Some important things to remember should you discover too late that you're dealing with a scam:

What you write in the US is automatically copyrighted. Automatic copyright came about in a change to US copyright law in 1989. You can sue for infringement, but you will be limited on court-ordered awards unless you also register the copyright. If you write short stories or poetry, you might want to put together a bunch as an anthology of your work and then just copyright the anthology to save on having to individually register each story or poem within it. MORE IMPORTANTLY, it means the scammers can't legally do anything with your work if you immediately cancel any contract with them. Of course, be sure to follow the contract specifications for termination.

With some scammers, you can demand your money back and actually stand a slim chance of getting it refunded. The sooner you act, the better your chances. Remember to keep your communication courteous even though they're operating a scam. However, you can and should be firm and also let them know that you intend to alert the authorities in their area if they do not respond. Some have enough on file that they're eager to avoid reaching critical mass where the authorities just might react.

Never accept a gag order.

Never be intimidated. Scams will try to use that and other means to avoid returning your money and gain your silence. Remember, they hold only as much power over you as you give them.

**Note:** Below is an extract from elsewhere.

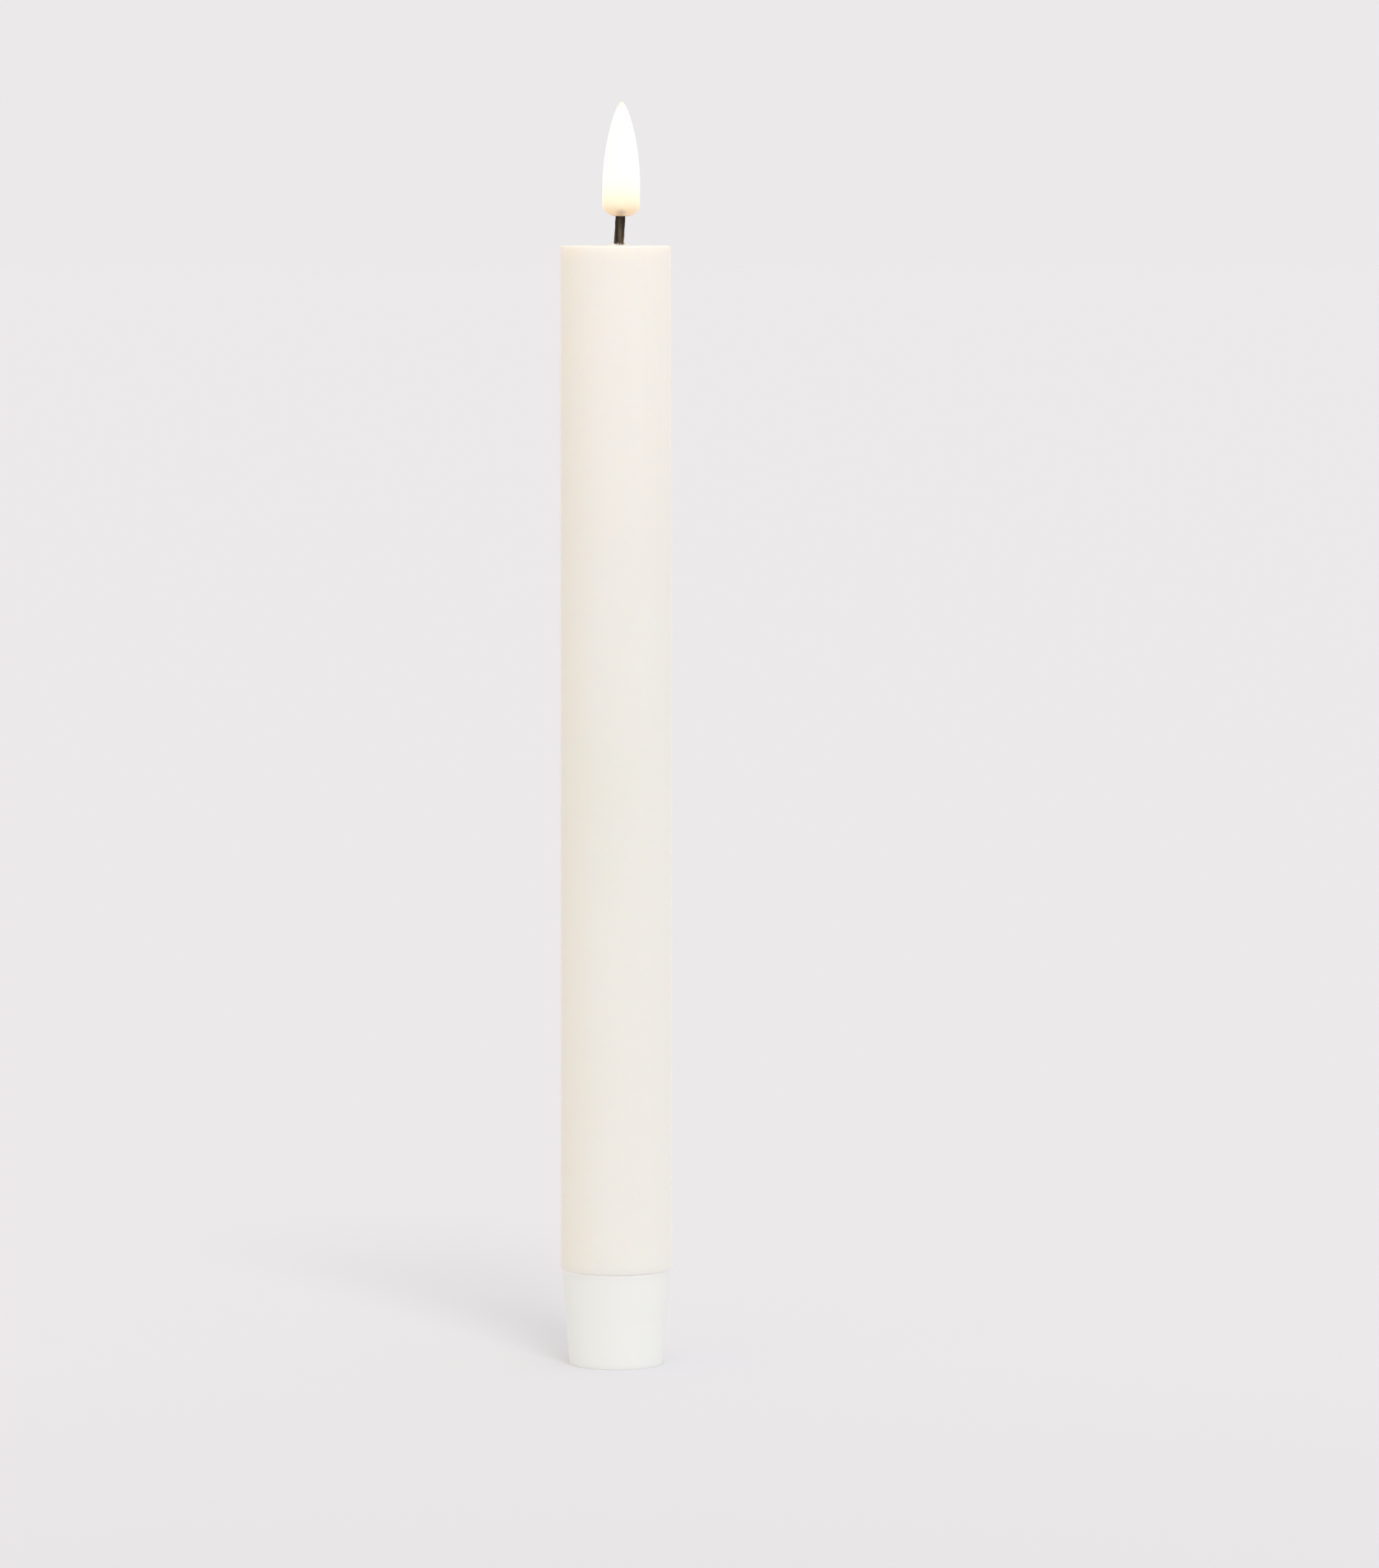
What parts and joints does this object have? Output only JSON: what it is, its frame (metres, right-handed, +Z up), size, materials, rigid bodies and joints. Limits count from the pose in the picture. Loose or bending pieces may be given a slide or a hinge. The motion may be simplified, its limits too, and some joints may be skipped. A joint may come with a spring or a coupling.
{
  "type": "flameless led candle",
  "caption": "Battery taper candle: wax-coated tube, glowing flame-shaped lens on a short wick, and a tapered screw-off base with a slide switch in its underside.",
  "frame": {"origin": "centre of the base's underside, on the surface that the candle stands on", "axes": "+Z up along the candle's axis to the flame; +X is the side that the wick leans to and the way that the switch knob slides; -Y is the front"},
  "size_m": [0.0222, 0.0222, 0.2514],
  "materials": {
    "ivory_wax": "satin",
    "natural_plastic": "satin",
    "white_plastic": "satin",
    "black_sleeve": "matte",
    "flame_resin": "satin",
    "led_epoxy": "gloss",
    "circuit_board": "satin",
    "chip_epoxy": "matte",
    "ceramic_chip": "satin",
    "tinned_steel": "satin",
    "nickel_plate": "satin",
    "brass": "satin",
    "cell_wrapper": "satin",
    "red_insulation": "satin",
    "black_insulation": "satin",
    "black_plastic": "satin"
  },
  "bodies": {
    "candle": {"wax_shell": "ivory_wax", "core_tube": "natural_plastic", "wick_holder": "natural_plastic", "wick_sleeve": "black_sleeve", "flame_lens": "flame_resin", "led": "led_epoxy", "led_wire_positive": "red_insulation", "led_wire_negative": "black_insulation", "battery_sleeve": "natural_plastic", "battery_cell_lower": "cell_wrapper", "battery_cell_upper": "cell_wrapper", "positive_contact": "nickel_plate", "negative_strip": "nickel_plate", "battery_wire": "red_insulation", "control_board": "circuit_board", "controller_chip": "chip_epoxy", "timer_crystal": "tinned_steel", "board_capacitor": "ceramic_chip", "board_resistor": "chip_epoxy"},
    "spring_and_seat": {"tail_spring": "tinned_steel", "spring_seat": "brass"},
    "base": {"base_cap": "white_plastic", "contact_carrier": "natural_plastic", "contact_ring": "brass", "switch_body": "black_plastic", "switch_board": "circuit_board", "base_screw_front": "tinned_steel", "base_screw_rear": "tinned_steel"},
    "knob": {"switch_knob": "black_plastic"}
  },
  "joints": [
    {"name": "base_travel", "type": "slide", "parent": "candle", "child": "spring_and_seat", "axis": [0, 0, -1], "range_m": [0, 0.003]},
    {"name": "base_turn", "type": "hinge", "parent": "spring_and_seat", "child": "base", "pos_m": [0, 0, 0], "axis": [0, 0, -1], "range_deg": [0, 540]},
    {"name": "switch_slide", "type": "slide", "parent": "base", "child": "knob", "axis": [1, 0, 0], "range_m": [0, 0.004]}
  ],
  "couplings": [
    {"joint": "base_travel", "follows": "base_turn", "m_per_rad": 0.00031831}
  ]
}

Always keep copies of everything they discuss with you and always use email or regular mail. Avoid talking to them on the phone. Some scammers prefer the phone because the laws in their state may prohibit recording of telephonic conversations. You can always claim your phone is broke or you're behind on payments and it was disconnected. Neither is all that farfetched for starving artists and writers.
« Last Edit: October 24, 2007, 02:38:44 PM by DaveKuzminski »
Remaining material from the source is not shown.